Though mindboggling for the most part, what works for Bly Manor is that most episodes, especially Episode 5 onwards, are structured like a standalone story. Few of what you see unfolding in front of you is rarely explained, and so you have to spend time trying to fit it together.

The befuddling time-loop featuring Hannah in an episode is particularly testing. The result of such diverse narrative threads is that they come with largely satisfying bursts of epiphany, but also overcomplicate things.

Bly Manor, unlike many others in its genre, is committed to telling much more than just a spook story. There are philosophical discussions on life and death and it uses a maze of memories to unearth hidden scars and spill carefully tucked-away secrets. Whenever it tests your patience, it’s the performances — each pitch-perfect, and led by Pedretti — that come to the rescue.

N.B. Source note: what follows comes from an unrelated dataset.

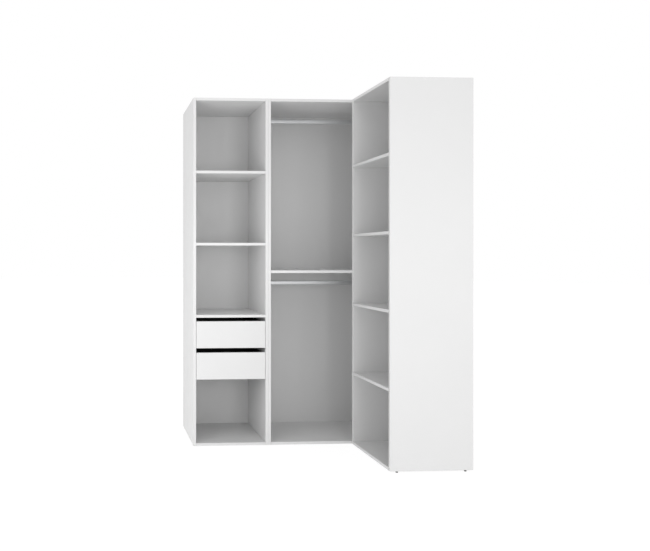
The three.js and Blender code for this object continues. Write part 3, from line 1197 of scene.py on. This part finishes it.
# Each soft light's place, the point that it faces, and its width and height
SOFT_LIGHTS = {
    "near": ((-2.0, -1.6, 1.2), (0.0, -0.2, 1.15), (0.8, 1.2)),
    "left": ((-2.2, -0.9, 1.2), (0.2, -0.3, 1.15), (0.8, 1.2)),
    "front": ((0.4, -3.6, 1.3), MIDDLE, (1.0, 1.0)),
    "side": ((-3.6, 0.3, 1.3), MIDDLE, (1.2, 1.2)),
    "right": ((2.5, -3.0, 1.3), MIDDLE, (1.2, 1.2)),
    "top": ((-0.5, -2.5, 4.2), MIDDLE, (2.0, 2.0)),
}


class WARDROBE_OT_stage(Operator):
    """Sets the camera, the white floor and the soft lights"""

    bl_idname = "wardrobe.stage"
    bl_label = "Studio"

    def execute(self, context):
        look = context.scene.wardrobe_stage
        context.scene.view_settings.view_transform = "Standard"
        set_camera(context.scene, look)
        set_world(context.scene, look)
        lay_floor(context.scene, look)
        for name, (place, aim, size) in SOFT_LIGHTS.items():
            power = getattr(look, f"{name}_power")
            hang_light(context.scene, name, power, Vector(place), Vector(aim), size)
        return {"FINISHED"}


def set_camera(scene, look):
    """Stands the camera at the left, almost level, looking into the wardrobe's depth."""
    camera = bpy.data.objects.new("camera", bpy.data.cameras.new("camera"))
    camera.location = look.camera_place
    camera.rotation_euler = (math.pi / 2 + look.camera_tilt, 0.0, -look.camera_turn)
    camera.data.lens = look.lens
    camera.data.sensor_width = SENSOR_WIDTH
    camera.data.shift_x = look.shift_across
    camera.data.shift_y = look.shift_up
    scene.collection.objects.link(camera)
    scene.camera = camera


def set_world(scene, look):
    """Even white light all round, with a plain white backdrop behind the object."""
    world = bpy.data.worlds.new("studio_white")
    world.use_nodes = True
    tree = world.node_tree
    tree.nodes.clear()
    seen = put(tree, "LightPath").outputs["Is Camera Ray"]
    light = put(tree, "Background", {"Color": grey(1.0), "Strength": look.ambient})
    backdrop = put(tree, "Background", {"Color": grey(1.0), "Strength": 1.0})
    both = put(tree, "MixShader", {0: seen, 1: light.outputs[0], 2: backdrop.outputs[0]})
    put(tree, "OutputWorld", {"Surface": both.outputs[0]})
    scene.world = world


def floor_finish(look):
    """White floor, lit evenly for the camera with only a share of its own shading."""
    material, tree, shader = new_finish("studio_floor")
    seen = put(tree, "LightPath").outputs["Is Camera Ray"]
    shaded = [channel * look.floor_shading for channel in look.floor_colour]
    sources = {
        "Base Color": mixed(tree, seen, opaque(look.floor_colour), opaque(shaded)),
        "Roughness": 0.9,
        "Specular IOR Level": 0.1,
        "Emission Color": grey(1.0),
        "Emission Strength": ranged(tree, seen, (0.0, 1.0), (look.floor_glow, look.floor_shown)),
    }
    fill(tree, shader, sources)
    return material


def lay_floor(scene, look):
    """A round white floor that darkens only where the object stands close to it."""
    shape = bmesh.new()
    bmesh.ops.create_circle(shape, cap_ends=True, segments=FLOOR_STEPS, radius=FLOOR_RADIUS)
    floor = bpy.data.objects.new("floor", mesh_of("floor", shape))
    floor.data.materials.append(floor_finish(look))
    scene.collection.objects.link(floor)


def hang_light(scene, name, power, place, aim, size):
    """A rectangular soft light turned towards its aim."""
    lamp = bpy.data.lights.new(f"{name}_light", "AREA")
    lamp.shape = "RECTANGLE"
    lamp.size, lamp.size_y = size
    lamp.energy = power
    light = bpy.data.objects.new(f"{name}_light", lamp)
    light.location = place
    light.rotation_euler = (aim - place).to_track_quat("-Z", "Y").to_euler()
    light.visible_camera = False
    scene.collection.objects.link(light)


# Panel and registration

OPERATORS = (
    WARDROBE_OT_stage,
    WARDROBE_OT_uprights,
    WARDROBE_OT_levels,
    WARDROBE_OT_backs,
    WARDROBE_OT_drawers,
    WARDROBE_OT_runners,
    WARDROBE_OT_rails,
    WARDROBE_OT_feet,
)
SETTINGS = (
    ("wardrobe_boards", BoardSettings),
    ("wardrobe_hardware", HardwareSettings),
    ("wardrobe_finish", FinishSettings),
    ("wardrobe_stage", StageSettings),
)


class WARDROBE_PT_panel(Panel):
    """Lists the steps and the sizes of the wardrobe"""

    bl_idname = "WARDROBE_PT_panel"
    bl_label = "Corner wardrobe"
    bl_space_type = "VIEW_3D"
    bl_region_type = "UI"
    bl_category = "Wardrobe"

    def draw(self, context):
        for operator in OPERATORS:
            self.layout.operator(operator.bl_idname)
        for name, group in SETTINGS:
            box = self.layout.box()
            settings = getattr(context.scene, name)
            for field in group.__annotations__:
                box.prop(settings, field)


def register():
    """Registers the settings, the operators and the panel."""
    for name, group in SETTINGS:
        bpy.utils.register_class(group)
        setattr(bpy.types.Scene, name, PointerProperty(type=group))
    for operator in OPERATORS:
        bpy.utils.register_class(operator)
    bpy.utils.register_class(WARDROBE_PT_panel)


def unregister():
    """Takes the panel, the operators and the settings out again."""
    bpy.utils.unregister_class(WARDROBE_PT_panel)
    for operator in reversed(OPERATORS):
        bpy.utils.unregister_class(operator)
    for name, group in reversed(SETTINGS):
        delattr(bpy.types.Scene, name)
        bpy.utils.unregister_class(group)


def main():
    """Builds the wardrobe step by step."""
    register()
    for step in ("stage", "uprights", "levels", "backs", "drawers", "runners", "rails", "feet"):
        getattr(bpy.ops.wardrobe, step)()


if __name__ == "__main__":
    main()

“Not a ghost story but a love story”, is how a key character spells out the essence of Bly Manor towards the end, reminding you of the telling words at the beginning, “To truly love another person is to accept that the work of loving them is worth the pain of losing them”. Bly Manor cranks up the drama and dials down the horror. But the fear of losing the ones you love is also a kind of horror.